白の"水"などが持つ"無"の属性で洗い流す。もしくは……。
『"死"の呪いは、"ウイルス"と同義の存在です』
前にセオリさんが言っていた。
つまり自身の免疫系を無理矢理呪いに適応させ、抗体を作り活性化させる。そうすることで呪いを捻り潰すことができる。
私にはそっちしかできない。
「よく耐える。しかし、それではいたずらに体力を減らしていくだけでしょう。キヒヒヒヒ」
「……確かに」
……はぁ。しかたないか。
「っ?」
急に刀を仕舞った私に、グリンは一瞬戸惑いを見せた。
「そりゃあ、本気を出さずにあんたに勝とうなんてさ、甘い考えだったなって、思っただけだよ」
「今までは本気ではなかったと?」
「そうでもないよ。この後も戦いが続くことを考えて、その上では本気出してたかな」
でもこいつがラスボスくらいの気でいかないと、勝てるわけないよね。そりゃ。
(ごめん、セオリさん。言いつけ、破ります)
そう思いながら過去の修行の日々でのことを思い出した。
―――数十日前、セオリとの修行時・デモル京近くの山脈の上
「あなた……、今のどうやったのですか……?」
私の魂源が暴走し、それがやっと収まった後でのことだ。セオリさんに困惑しながらそう訊かれた。
汗が吹き出し、山上の冷気が体を冷やし始めた。
「はぁ……、はぁ……。わかんないですよ。ただ、試合に必死で……」
「……話には聞いていましたが、私も初めて見ました。特に珍しい例だ」
「珍しい例? どゆこと?」
今の現象を知っている……? 今の周囲の景色が急に変わってしまったような現象を?
「修行の途中ですが、少し話しましょうか」
小屋横のベンチに座って話始めた。
「魂源が進化する、という事はご存じですか?」
進化?
「いや、白からも聞いたことないです」
「なるほど。あの方も深くは知らない可能性がありますね。私ですらあまり深くはわかっていませんから」
そうなんだ……。
「魂源は何かのきっかけで進化をすることがあるのです。神威や多重魂のような例外を覗き、大きく三つ進化先があるとされている」
そんなイーブイみたいに進化先があるの?
「あなたのは、そのうち一つ……」
―――現在
「魂界花:狂怖世界!!」
……セオリさんに教えてもらっていた時の事を思い出し、その世界を開いた。
気力を全て消費して世界を開くため、この後の戦闘には支障をきたす。故にあまりむやみに使うなとセオリさんから言いつけられていた。

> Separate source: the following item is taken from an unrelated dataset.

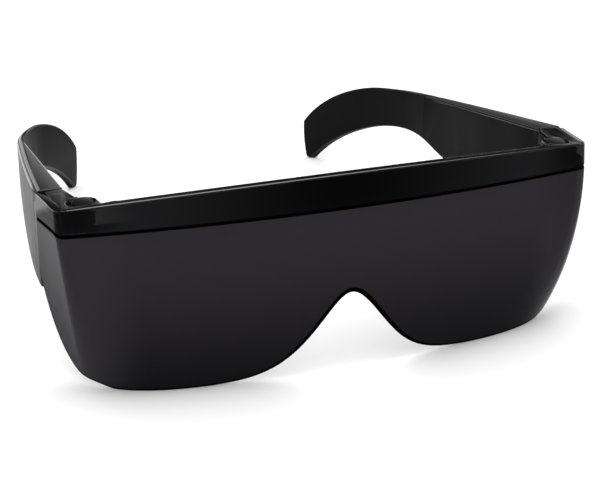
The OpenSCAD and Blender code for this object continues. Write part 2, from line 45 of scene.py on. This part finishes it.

しかしこいつはここまでしなくては勝てない。あとの事は、あとの私がどうにかすればいい。
「ほう……、魂界花とは……。珍しいものを見ることができましたね」
グリンが笑いながら言った。当然ご存じらしい。
「これは私の"確定"が支配する世界。あなたを逃がすようなことはない」
いつもいつもこいつには逃げられてきた。だからといってその時々でこいつを仕留め切れていたかと言われればわからないが、神出鬼没のこいつの転移能力にはうんざりさせられてきた。
「あなたはもう、勝てないよ」
「ふん。こんな世界を開いたところで。よくも思い上がれたものです!」
敵討ちのための戦いが、今、始まる。